Topology of Google Inception model could be found here: Google Inception Netowrk
I noticed that there is 3 softmax layer in this model(#154,#152,#145), and 2 of them are some sort of early escape of this model.
From what I know,softmax layer is for final output,so why there is so many? what’s the purpose of other 2 layer?
Short answer: Deep architectures, and specifically GoogLeNet (22 layers) are in danger of the vanishing gradients problem during training (back-propagation algorithm). The engineers of GoogLeNet addressed this issue by adding classifiers in the intermediate layers as well, such that the final loss is a combination of the intermediate loss and the final loss. This is why you see a total of three loss layers, unlike the usual single layer as the last layer of the network.
Longer answer: In classic Machine Learning, there is usually a distinction between feature engineering and classification. Neural networks are most famous for their ability to solve problems “end to end”, i.e, they combine the stages of learning a representation for the data, and training a classifier. Therefore, you can think of a neural network with a standard architecture (for example, AlexNet) as being composed of a “representation learning” phase (the layers up until previous to last) and a “classification” phase, which as expected, includes a loss function.
When creating deeper networks, there arises a problem coined as the “vanishing gradients” problem. It’s actually not specific to neural networks; rather to any gradient based learning methods. It not that trivial and therefore deserves a proper explanation for itself; see here for a good reference. Intuitively, you can think about the gradients carrying less and less information the deeper we go inside the network, which is of course a major concern, since we tune the network’s parameters (weights) based solely on the gradients, using the “back-prop” algorithm.
How did the developers of GoogLeNet handle this problem? They recognized the fact that it’s not only the features of the final layers that carry all the discriminatory information: intermediate features are also capable of discriminating different labels; and, most importantly, their values are more “reliable” since they are extracted from earlier layers in which the gradient carry more information. Building on this intuition, they added “auxiliary classifiers” in two intermediate layers. This is the reason for the “early escape” loss layers in the middle of the network which you referenced to in your question.
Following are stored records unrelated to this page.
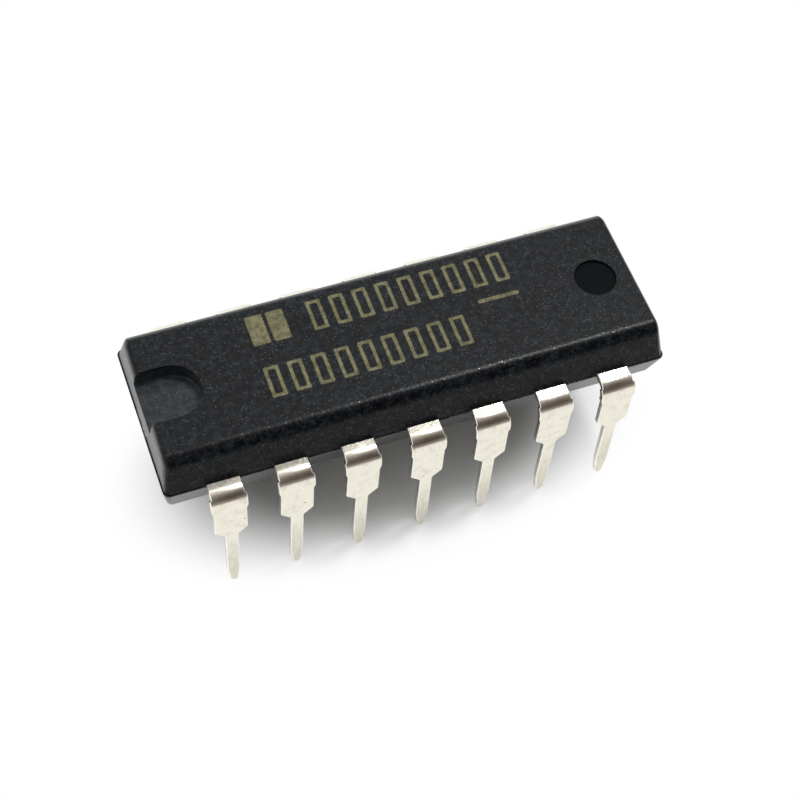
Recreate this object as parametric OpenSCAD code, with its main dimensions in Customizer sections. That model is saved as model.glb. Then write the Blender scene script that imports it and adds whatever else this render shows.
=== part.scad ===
// Dual in-line package with fourteen leads: a moulded body around a stamped
// and plated lead frame that carries the die and its bond wires.
// The long axis is X with the notched end at -X, the leads stand on Z = 0,
// and the mould parts a little above the middle plane of the frame.

/* [Leads] */
// Distance between neighbouring leads of a row
pitch = 2.54; // [2.3:0.01:2.8]
// Thickness of the lead frame strip
strip_t = 0.25; // [0.2:0.01:0.36]
// Width of the wide blade of a lead, above its shoulders
blade_w = 1.26; // [1.1:0.01:1.5]
// Width of the narrow leg of a lead, below its shoulders
leg_w = 0.5; // [0.36:0.01:0.6]
// Height of the frame's middle plane above the tips of the leads
frame_z = 5.71; // [5.4:0.01:6.4]
// Distance from the side of the body to the outer face of the blades
lead_reach = 0.77; // [0.7:0.01:1.2]
// Inner radius of the bend
bend_r = 0.34; // [0.1:0.01:0.4]
// Outward lean of the blades and legs, in degrees
splay = 3; // [0:0.5:8]
// Depth of the shoulders' outer corners below the middle plane
shoulder_drop = 2.02; // [1.8:0.01:2.4]
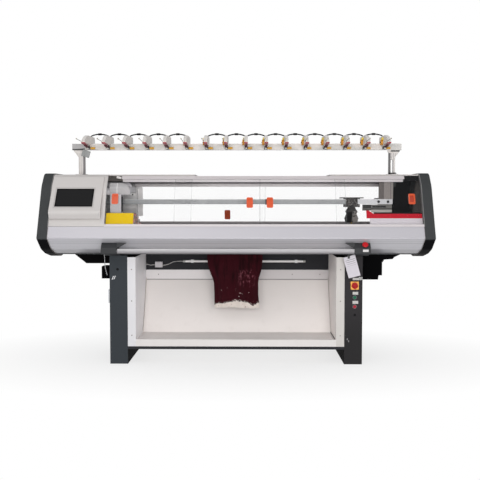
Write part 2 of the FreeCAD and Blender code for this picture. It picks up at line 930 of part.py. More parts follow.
def rail_end_block():
    """The block that clamps the front rail's end, on the bracket's front."""
    front = block(end_block_x, rail_right_x, -end_block_y, -end_block_y + end_block_thickness,
                  rail_low_z, end_block_high_z)
    screws = []
    screw_z = rail_low_z + rail_height / 2
    for x in end_screw_x:
        screws.append(rod((x, -end_block_y - 1, screw_z), (0, 1, 0), end_screw_radius, 5.0))
    return front.cut(screws)


def rail_spacers():
    """The blocks that hold the rail ends apart, under the right bracket."""
    face_y = end_block_y - end_block_thickness
    sides = [-face_y] + [y + s * rail_thickness / 2 for y in rail_y for s in (-1, 1)] + [face_y]
    spacers = []
    for y0, y1 in zip(sides[::2], sides[1::2]):
        spacers.append(block(bracket_left_x, rail_right_x, y0, y1, rail_low_z, rail_low_z + rail_height))
    return spacers


def slotted_block():
    """The slotted bar under the clamp block, with a tongue at its left."""
    y0 = -end_block_y + end_block_thickness
    bar = block(bracket_left_x, slot_block_right_x, y0 + 4, y0 + 26, slot_block_low_z, rail_low_z)
    face = block(slot_block_left_x, slot_block_right_x, y0 - 4, y0 + 4, slot_block_low_z, slot_block_high_z)
    tongue = block(tongue_left_x, slot_block_left_x + 2, y0 - 2, y0 + 3.5, tongue_low_z, slot_block_high_z)
    slot = [
        (slot_block_left_x + 8, slot_low_z, 3.0),
        (slot_block_right_x - 42, slot_low_z, 3.0),
        (slot_block_right_x - 42, slot_high_z, 3.0),
        (slot_block_left_x + 8, slot_high_z, 3.0),
    ]
    return bar.fuse([face, tongue]).cut(along_y(slot, y0 - 5, y0 - 4 + slot_depth)).removeSplitter()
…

The total loss is then a combination of these three loss layers. I quote from the original article:
These classifiers take the form
of smaller convolutional networks put on top of the output
of the Inception (4a) and (4d) modules. During training,
their loss gets added to the total loss of the network
with a discount weight (the losses of the auxiliary classi-
fiers were weighted by 0.3). At inference time, these auxiliary
networks are discarded.